The editorial reaches a logical conclusion: Voters want the Honolulu rail project managed without interference from the Council and Administration – i.e., without interference from politicians.
Voters overwhelmingly approved creation of a semi-autonomous agency, the Honolulu Authority for Rapid Transportation, last November after a campaign built around removing rail from quixotic political influence.
The largest project in Hawaii’s history needs stability, the editorial notes, not over-grasping control by politicians who can’t or won’t recognize the will of the people in numerous elections (all anti-rail candidates lost last Fall) and polls (QMark’s May survey being the most recent).
Today’s editorial says in part:
The issue appears headed for the courts unless the Administration and Council can find some common ground that meets the Mayor’s requirement for HART to have control over its own budgets.
What’s with Big Projects?
Today’s luncheon panel discussion is sponsored by the Hawaii Venture Capital Association and ThinkTech Hawaii and is billed as “a close examination of what it is about Big Projects that makes them so problematic in Hawaii.”

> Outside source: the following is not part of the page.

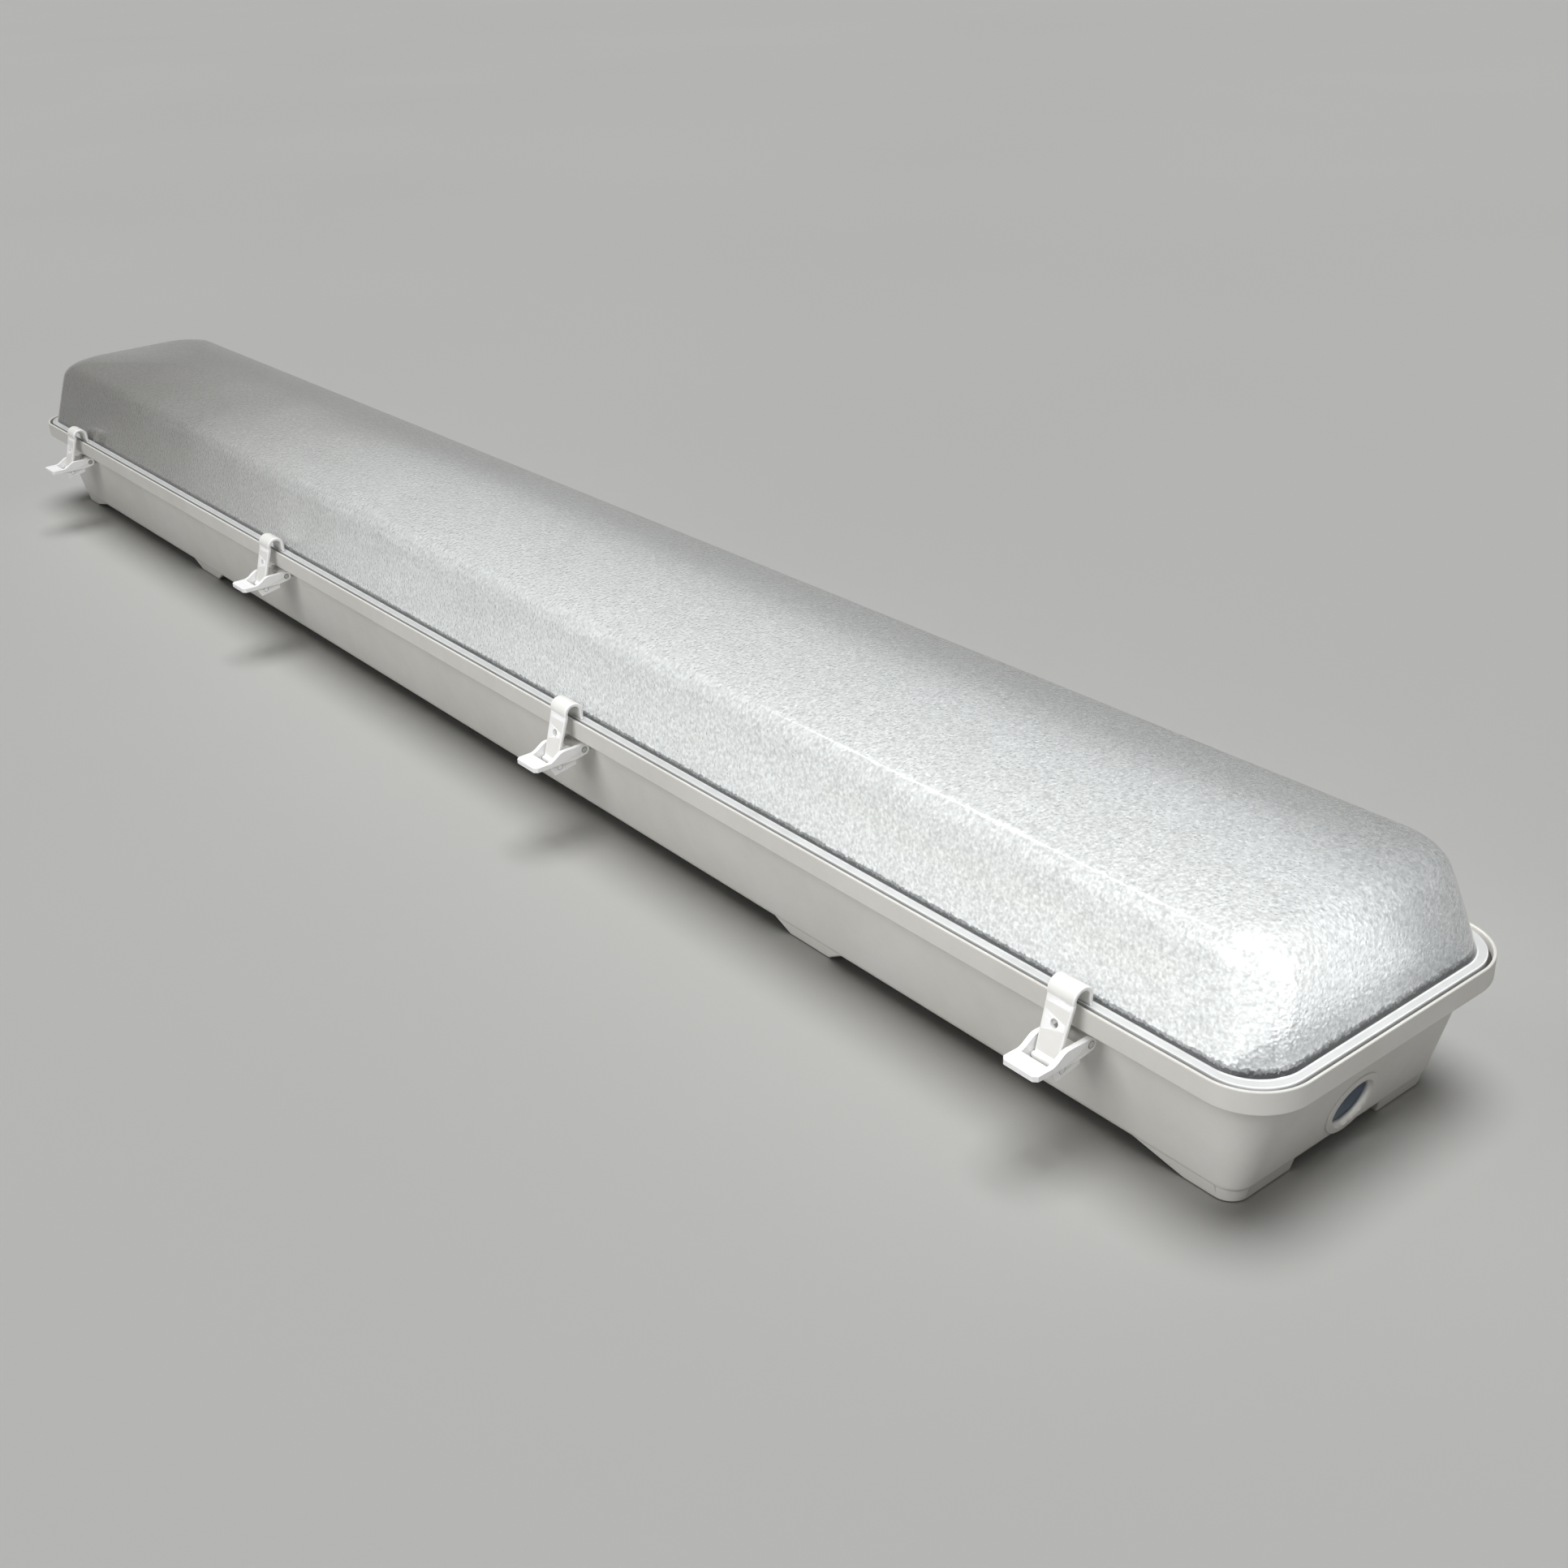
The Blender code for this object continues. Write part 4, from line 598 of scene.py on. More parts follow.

We have a few ideas about that and will get into them after the event, which we’ll attend, but we’re thinking already that stacking the deck doesn’t contribute to reasoned outcomes.
Moderating the discussion will be Tom Coffman, who was a panelist at the League of Women Voters’ anti-rail event two months ago, and former Governor Ben Cayetano, a plaintiff in a lawsuit intended to block Honolulu rail.
By eliminating balance in this event, the sponsors couldn’t have been clearer about what they think of the Honolulu rail project.